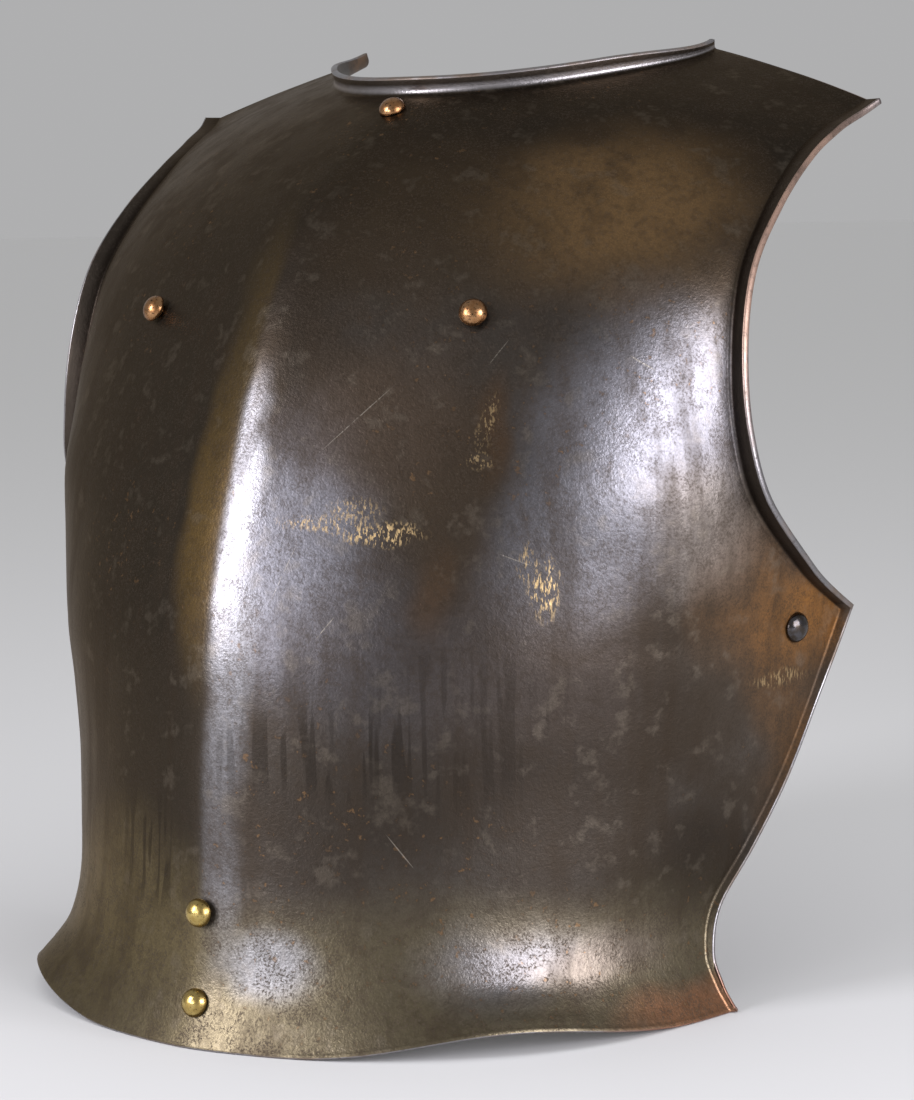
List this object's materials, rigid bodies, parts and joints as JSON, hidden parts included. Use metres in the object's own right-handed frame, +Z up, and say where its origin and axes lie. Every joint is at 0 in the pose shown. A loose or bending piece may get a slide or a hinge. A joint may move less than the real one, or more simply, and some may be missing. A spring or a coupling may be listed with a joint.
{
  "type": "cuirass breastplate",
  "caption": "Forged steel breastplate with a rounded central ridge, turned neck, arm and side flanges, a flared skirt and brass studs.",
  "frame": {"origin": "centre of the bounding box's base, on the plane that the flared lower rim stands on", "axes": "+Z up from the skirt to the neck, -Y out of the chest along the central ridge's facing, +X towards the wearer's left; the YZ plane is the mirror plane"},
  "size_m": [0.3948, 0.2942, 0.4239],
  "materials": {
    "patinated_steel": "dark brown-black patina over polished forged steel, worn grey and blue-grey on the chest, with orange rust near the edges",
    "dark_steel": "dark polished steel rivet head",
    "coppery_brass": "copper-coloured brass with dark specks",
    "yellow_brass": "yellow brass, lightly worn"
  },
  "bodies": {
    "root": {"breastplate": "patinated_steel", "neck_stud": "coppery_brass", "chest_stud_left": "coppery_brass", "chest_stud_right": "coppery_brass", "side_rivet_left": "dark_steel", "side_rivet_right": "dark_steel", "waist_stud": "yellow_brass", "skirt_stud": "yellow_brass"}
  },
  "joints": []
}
---
▶ [Exercise brief]
Your task is to repeat the data exactly; please include every line.

▶ [Written solution]
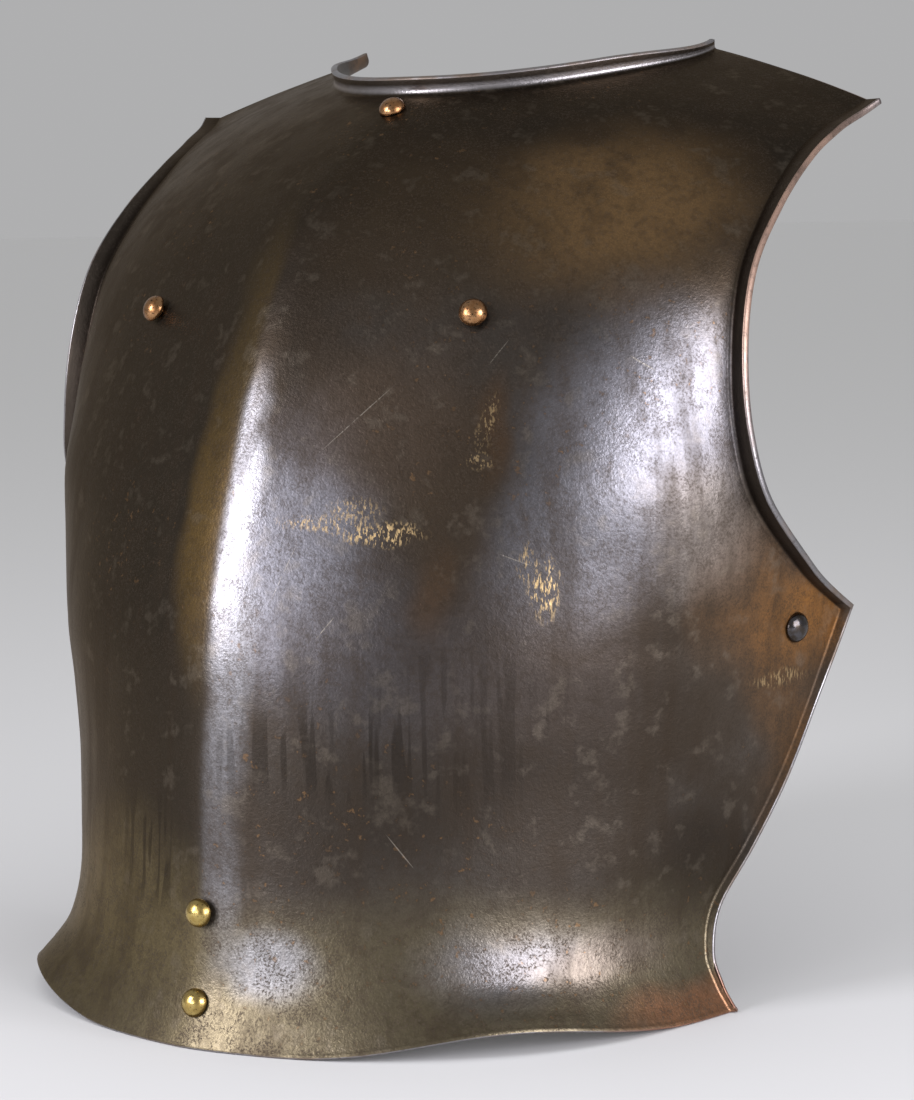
List this object's materials, rigid bodies, parts and joints as JSON, hidden parts included. Use metres in the object's own right-handed frame, +Z up, and say where its origin and axes lie. Every joint is at 0 in the pose shown. A loose or bending piece may get a slide or a hinge. A joint may move less than the real one, or more simply, and some may be missing. A spring or a coupling may be listed with a joint.
{
  "type": "cuirass breastplate",
  "caption": "Forged steel breastplate with a rounded central ridge, turned neck, arm and side flanges, a flared skirt and brass studs.",
  "frame": {"origin": "centre of the bounding box's base, on the plane that the flared lower rim stands on", "axes": "+Z up from the skirt to the neck, -Y out of the chest along the central ridge's facing, +X towards the wearer's left; the YZ plane is the mirror plane"},
  "size_m": [0.3948, 0.2942, 0.4239],
  "materials": {
    "patinated_steel": "dark brown-black patina over polished forged steel, worn grey and blue-grey on the chest, with orange rust near the edges",
    "dark_steel": "dark polished steel rivet head",
    "coppery_brass": "copper-coloured brass with dark specks",
    "yellow_brass": "yellow brass, lightly worn"
  },
  "bodies": {
    "root": {"breastplate": "patinated_steel", "neck_stud": "coppery_brass", "chest_stud_left": "coppery_brass", "chest_stud_right": "coppery_brass", "side_rivet_left": "dark_steel", "side_rivet_right": "dark_steel", "waist_stud": "yellow_brass", "skirt_stud": "yellow_brass"}
  },
  "joints": []
}